Nach einem ersten Aufenthalt in Genf war Calvin einige Jahre als Pfarrer der französischen Flüchtlingsgemeinde in Strassburg tätig. Diese Jahre begründeten seine Wende vom theologischen Publizisten zum Reformator. Seine bisherige Prägung durch Luther fand in dieser Zeit eine Veränderung und Erweiterung. 1541 kehrte er nach Genf zurück, wo er bis zu seinem Lebensende 1564 tätig war.

Die Schweizerische Post gedenkt des 500. Geburtstags von Johannes Calvin mit einer Briefmarke. (Bild: Die Post)

Kirche und Gesellschaft verändern

Schon nach kurzer Zeit legte Calgin in Genf eine neue Kirchenordnung vor, die dem Reformationswerk Konturen verlieh. So führte Calvin etwa die «epochemachende Vier-Ämter-Ordnung der Gemeinde» (Pfarrer, Lehrer, Älteste, Diakone) ein und hob die Bedeutung der Laien hervor.

Aber nicht nur das kirchliche, sondern das ganze private und öffentliche Leben wollte Calvin umgestalten. «Ein neues Volk in Glaubenstreue, sozialem Pflichtbewusstsein und emsiger Arbeit sollte heranwachsen», so Campi. So war beispielsweise das in calvinistischen Gemeinden neu geschaffene Gremium des «Konsistorium» unter anderem dafür zuständig, gegen unzüchtiges Verhalten und öffentliche Trunkenheit vorzugehen.

Nicht immer ging der Reformator bei der Umsetzung seiner Ideen zimperlich vor. So gab es gemäss Campi auch in Calvins Genf Hexenverbrennungen, Folterungen und Verbannungen. Kein Wunder also, war Calvin mehr gefürchtet als geliebt. «Andererseits war er zweifellos der Baumeister, dessen unermüdliches Wirken als Prediger, Bibelexeget, theologischer Lehrer und Organisator die Genfer Reformation zur Vollendung brachte», so der Referent.

Theologisch nahm Calvin dabei in gewichtigen Fragen abweichende Positionen ein. So lehnte er etwa die Unterordnung der Kirche unter den Staat ab, sei sie lutherischer oder zwinglischer Art. Calvin trat zwar für eine Staatskirche ein, der alle angehören müssen. Die Kirche dürfe sich allerdings nicht die Vorherrschaft über die weltliche Macht anmassen, und die Obrigkeit dürfte nicht die geistliche Funktion der Kirche an sich reissen.

Charakteristisch war auch Calvins Ansicht zur Prädestinationslehre. Dass der Mensch gerechtgesprochen wird, lasse sich keineswegs auf den Menschen selbst und sein Handeln zurückführen, sondern sei Ausdruck der freien Gnade Gottes.

Theologen im Gespräch (von links): Prof.

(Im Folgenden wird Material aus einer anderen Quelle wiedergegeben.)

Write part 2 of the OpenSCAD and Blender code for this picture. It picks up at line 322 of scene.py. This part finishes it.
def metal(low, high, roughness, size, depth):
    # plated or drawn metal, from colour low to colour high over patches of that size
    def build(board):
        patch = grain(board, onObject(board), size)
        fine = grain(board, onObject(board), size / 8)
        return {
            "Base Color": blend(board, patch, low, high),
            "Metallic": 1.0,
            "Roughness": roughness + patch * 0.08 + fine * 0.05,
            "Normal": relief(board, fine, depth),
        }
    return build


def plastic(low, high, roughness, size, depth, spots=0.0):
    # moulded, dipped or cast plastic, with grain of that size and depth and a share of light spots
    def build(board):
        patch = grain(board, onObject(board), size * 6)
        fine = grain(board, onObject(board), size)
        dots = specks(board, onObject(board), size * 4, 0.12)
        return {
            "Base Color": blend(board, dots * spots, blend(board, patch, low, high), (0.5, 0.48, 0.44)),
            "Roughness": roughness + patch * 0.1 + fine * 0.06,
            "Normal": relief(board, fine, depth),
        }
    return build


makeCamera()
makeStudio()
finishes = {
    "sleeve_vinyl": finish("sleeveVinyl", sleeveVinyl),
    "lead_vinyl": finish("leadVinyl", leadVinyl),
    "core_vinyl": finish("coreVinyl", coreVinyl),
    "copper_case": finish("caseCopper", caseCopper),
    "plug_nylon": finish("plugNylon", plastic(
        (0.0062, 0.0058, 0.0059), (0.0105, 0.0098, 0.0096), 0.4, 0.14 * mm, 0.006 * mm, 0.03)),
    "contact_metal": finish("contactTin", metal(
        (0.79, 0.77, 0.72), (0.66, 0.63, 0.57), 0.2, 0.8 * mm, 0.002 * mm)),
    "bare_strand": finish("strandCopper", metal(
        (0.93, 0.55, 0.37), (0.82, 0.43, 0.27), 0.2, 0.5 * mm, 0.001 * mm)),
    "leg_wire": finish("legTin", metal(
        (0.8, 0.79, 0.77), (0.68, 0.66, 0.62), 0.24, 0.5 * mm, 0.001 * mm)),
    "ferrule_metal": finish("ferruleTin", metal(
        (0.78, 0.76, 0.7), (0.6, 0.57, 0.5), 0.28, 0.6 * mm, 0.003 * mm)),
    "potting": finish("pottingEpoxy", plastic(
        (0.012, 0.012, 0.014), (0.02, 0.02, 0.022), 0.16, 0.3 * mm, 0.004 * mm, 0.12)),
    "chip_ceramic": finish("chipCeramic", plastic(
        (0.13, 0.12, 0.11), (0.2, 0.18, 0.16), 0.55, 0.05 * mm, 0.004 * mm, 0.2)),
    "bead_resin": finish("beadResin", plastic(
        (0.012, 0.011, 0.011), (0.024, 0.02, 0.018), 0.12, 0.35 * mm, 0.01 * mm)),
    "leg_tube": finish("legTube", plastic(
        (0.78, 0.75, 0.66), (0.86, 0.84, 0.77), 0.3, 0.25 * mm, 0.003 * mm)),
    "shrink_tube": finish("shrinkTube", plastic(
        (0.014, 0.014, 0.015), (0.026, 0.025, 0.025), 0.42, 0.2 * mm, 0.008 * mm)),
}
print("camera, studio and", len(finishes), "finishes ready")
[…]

Emidio Campi, Hans Heinrich Schmid, ehemaliger Rektor der UZH und Prof. Konrad Schmid, Dekan der Theologischen Fakultät der UZH.

Wirkung in ganz Europa

Calvin verstand sich nicht als «Stadtreformator», sondern hoffte auch, Genf werde die weitere Einheit der schweizerischen reformierten Kirchen fördern und als Vorbild für die Reformation in Europa dienen.

Die freundschaftliche Verbundenheit mit dem Zürcher Reformator Heinrich Bullinger half ihm dabei, ein internationales Netzwerk zu bilden. «Kaum einen ernsthaften Kampf hat Calvin ohne die mehr oder weniger intensive Beteiligung Bullingers bestanden», so Campi. Dies sei auch daran erkennbar, dass Calvin während seiner Amtszeit fünfmal die beschwerliche Reise nach Zürich unternahm, um Bullinger um Rat zu fragen.

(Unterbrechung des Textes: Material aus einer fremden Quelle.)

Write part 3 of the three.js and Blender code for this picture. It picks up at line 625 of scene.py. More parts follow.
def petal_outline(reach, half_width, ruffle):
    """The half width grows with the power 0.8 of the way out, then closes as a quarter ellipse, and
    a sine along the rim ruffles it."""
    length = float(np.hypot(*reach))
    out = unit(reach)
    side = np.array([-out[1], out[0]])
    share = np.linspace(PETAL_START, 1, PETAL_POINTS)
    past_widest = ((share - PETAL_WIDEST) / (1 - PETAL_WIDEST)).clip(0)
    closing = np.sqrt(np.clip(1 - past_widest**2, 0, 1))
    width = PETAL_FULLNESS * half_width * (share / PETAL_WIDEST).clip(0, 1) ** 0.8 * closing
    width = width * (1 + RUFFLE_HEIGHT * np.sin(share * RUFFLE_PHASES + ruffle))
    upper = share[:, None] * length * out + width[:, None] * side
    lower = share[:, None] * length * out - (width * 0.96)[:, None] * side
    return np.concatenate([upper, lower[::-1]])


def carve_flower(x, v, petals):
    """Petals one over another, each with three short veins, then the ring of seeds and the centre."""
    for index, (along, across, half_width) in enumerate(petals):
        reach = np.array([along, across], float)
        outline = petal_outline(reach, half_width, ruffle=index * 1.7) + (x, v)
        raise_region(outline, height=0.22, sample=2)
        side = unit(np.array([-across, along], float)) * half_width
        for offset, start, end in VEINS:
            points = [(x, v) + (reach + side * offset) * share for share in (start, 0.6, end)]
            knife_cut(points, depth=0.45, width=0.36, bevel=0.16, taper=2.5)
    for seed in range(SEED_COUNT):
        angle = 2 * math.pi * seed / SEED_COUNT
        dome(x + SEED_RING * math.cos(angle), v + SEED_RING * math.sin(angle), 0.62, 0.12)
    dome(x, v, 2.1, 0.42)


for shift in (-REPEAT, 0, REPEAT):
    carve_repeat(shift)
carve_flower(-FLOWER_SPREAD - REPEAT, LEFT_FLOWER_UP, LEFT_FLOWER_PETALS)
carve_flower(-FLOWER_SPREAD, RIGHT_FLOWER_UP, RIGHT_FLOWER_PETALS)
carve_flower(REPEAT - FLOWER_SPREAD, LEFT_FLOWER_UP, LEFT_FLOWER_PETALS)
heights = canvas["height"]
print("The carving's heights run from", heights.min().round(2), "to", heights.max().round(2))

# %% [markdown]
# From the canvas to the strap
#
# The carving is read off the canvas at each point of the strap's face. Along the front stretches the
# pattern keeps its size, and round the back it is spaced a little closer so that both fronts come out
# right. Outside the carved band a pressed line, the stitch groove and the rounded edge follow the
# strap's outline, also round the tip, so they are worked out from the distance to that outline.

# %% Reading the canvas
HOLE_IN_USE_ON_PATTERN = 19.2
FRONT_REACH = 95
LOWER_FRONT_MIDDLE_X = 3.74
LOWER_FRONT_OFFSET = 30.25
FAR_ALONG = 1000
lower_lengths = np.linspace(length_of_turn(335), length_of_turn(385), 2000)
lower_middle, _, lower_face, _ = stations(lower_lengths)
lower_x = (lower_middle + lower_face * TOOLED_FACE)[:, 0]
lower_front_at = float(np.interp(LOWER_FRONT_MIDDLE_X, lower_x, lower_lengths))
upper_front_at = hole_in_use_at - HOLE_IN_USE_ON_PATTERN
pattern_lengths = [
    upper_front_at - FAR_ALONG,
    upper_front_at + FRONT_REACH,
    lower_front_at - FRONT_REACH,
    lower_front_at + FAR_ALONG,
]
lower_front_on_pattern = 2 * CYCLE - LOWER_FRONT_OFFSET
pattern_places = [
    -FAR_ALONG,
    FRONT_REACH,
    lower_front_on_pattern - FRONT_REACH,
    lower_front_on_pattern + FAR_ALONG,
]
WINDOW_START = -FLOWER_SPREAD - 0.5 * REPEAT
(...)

Die Mühen sollten sich auszahlen. Während die lutherische Reformation sich auf die Achse Skandinavien-Wittenburg-Innsbruck konzentrierte, erstreckte sich die Reformation von Calvin und Bullinger über ganz Europa.

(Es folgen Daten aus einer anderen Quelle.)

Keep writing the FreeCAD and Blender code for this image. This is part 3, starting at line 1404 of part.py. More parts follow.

Dabei erwiesen sich Calvins Ideen auch immer wieder als kreative Quelle nicht nur in der Theologie, sondern auch in Kultur, Wirtschaft und Politik. So entwickelten sich beispielsweise die calvinistischen Akademien und Universitäten zu den bedeutendsten Ausbildungsstätten auf dem europäischen Kontinent.